Friday, August 03, 2007

Mirth and Woe: Embarrassment

Mirth and Woe: Embarrassment

So, there we were, seated in the local Wimpy restaurant, not very long ago, having what we call 'a bit of a family outing'.

To be fair, it's a burger and a trip to the cinema that's taking fifty quid out of my bank account, but in the words of the entire cast of EastEnders: "It's famleee, innit?" and a treat's a treat.

We discuss friends, school, work and our future plans. Scaryduck Junior, however has other things weighing on his mind.

That particular Friday was one of the most traumatic of his eleven years on this Earth. His class had done sex education, which had featured - horrors - pictures of people with no clothes on, and there was no way on God's Earth he was going to do that, not while there are still rare Yu-Gi-Oh! cards to be collected.

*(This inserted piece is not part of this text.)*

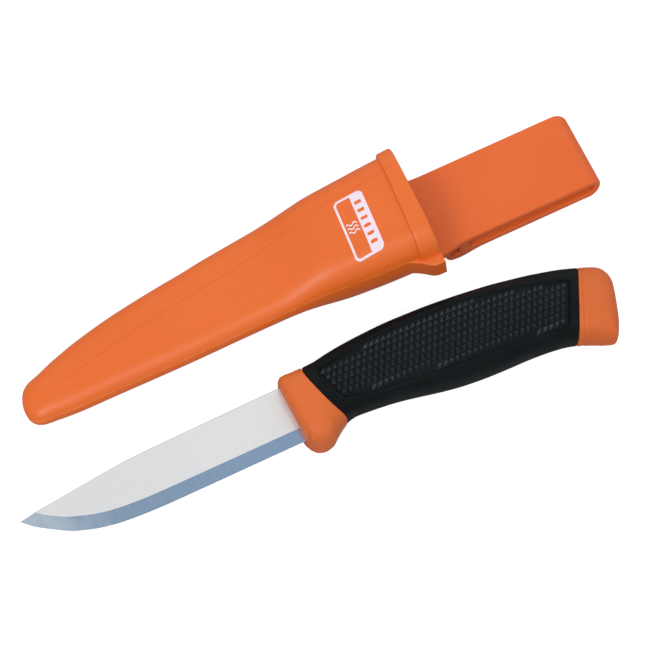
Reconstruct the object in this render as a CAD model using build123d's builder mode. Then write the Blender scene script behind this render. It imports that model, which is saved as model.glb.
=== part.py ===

All credit to the educational system - some of what he had been taught had gone into his head and lodged there - for the boy had a question. A question he would ask at the top of his voice in a restaurant backed to the gills with old ladies enjoying a nice tea-cake, and other families enjoying an evening out in much the way we were:

"Dad?"

"Yes son?"

"What's wanking?"

"Muh?"

"No, really. What's wanking? And are you a wanker?"

Honestly. You can't take him anywhere. Can't think where he gets it from.

Cue Scooby Doo-type flashback to the mid 1970s, because this public embarrassment is simply a matter of karma catching up on me.

So, there we were, 1977, the year of Star Wars, and my parents are holding a jolly little soiree in which a number of adult friends have come round for an evening of drinks and nibbles.

Taking advantage of this, my younger brother and I are lying on the living room floor, on a mission.

And our mission, like us, is a simple one. We are trying to find out what colour all the lady's knickers are.

"They're RED. Now go to your room!"

Ah, Dr Freud would have had a field day.

Alas, even after this particularly woeful upset to our plans, things were to go rapidly downhill from there.

As you'd expect, with a houseful of guests, the enforcement of the 'Now get to your room and stay there' rule was not vigorously enforced. In fact, we stayed in our rooms for a whole ten minutes, before sneaking down once again for a right old mingle.

Ok. So it wasn't actual mingling, to be honest.

It was more along the lines of prowling the kitchen, sitting room, hall, dining room and back garden and swiping any drink left lying around for more than five seconds and necking the lot.

Good God, it was a sophisticated evening. They even had a Party Seven on the go, which, with the help of a straw, we reduced to a Party Five.

"Bosoms!" we shouted, more than a little excited at the way the whole evening was going.

And: "Turds!", generously letting the dog have some of our ill-gotten gains.

And, of course, our mot de jour: "Buggeration!", and buggered we would be if we were caught.

All this wearing nothing but my pyjama bottoms of a certain vintage, in which the elastic in the waistband have given up being stretchy months and months ago.

And like the last day of British rule in India, down they came like the governor-general's Union Flag.

"I say, Audrey," said Bill from over the road, "There's a naked boy!"

"And... and... he appears to be extremely drunk."

"Yes. Just like that extremely drunk-looking beagle."

That was probably the gist of the conversation. I was a bit out of things at the time, you understand.

There was one thing I do remember with full technicolor clarity from that evening, however:

"Yaaaaaaaaaaaaaaaaaarch!"

All over my mother's lovely hand-made carpet, the work of months with a hook-and-eye wossname and millions of very short pieces of wool.

Now with added boy-vomit.

"Yaaaaaaaaaaaaaaaaaarch!"

And added dog vomit.

"SHRIEEEEEK!" said my mother (her actual words), closely followed by "GET TO YOUR ROOM!" and "GET SOME CLOTHES ON!"

I went, hang-dog, to my room, promises of 'what-for' ringing in my ears over the dreadful social embarrassment I had caused in front of people with particularly serious facial hair.

At least I thought I had made it to my bedroom. In my drunken fug, I took myself to a lovely, warm pile of coats on my parents' bed, and yodelling manfully, I topped the mountain with a luxurious Watneys-flavoured snow-cap.

"Yaaaaaaaaaaaaaaaaaarch!"

Were they in for a surprise come kicking-out time.

You can't take me anywhere. You couldn't even trust me in my own home.

So:

"Dad - what's wanking?"

After my little demonstration, I have been barred from all Wimpy Bars for life.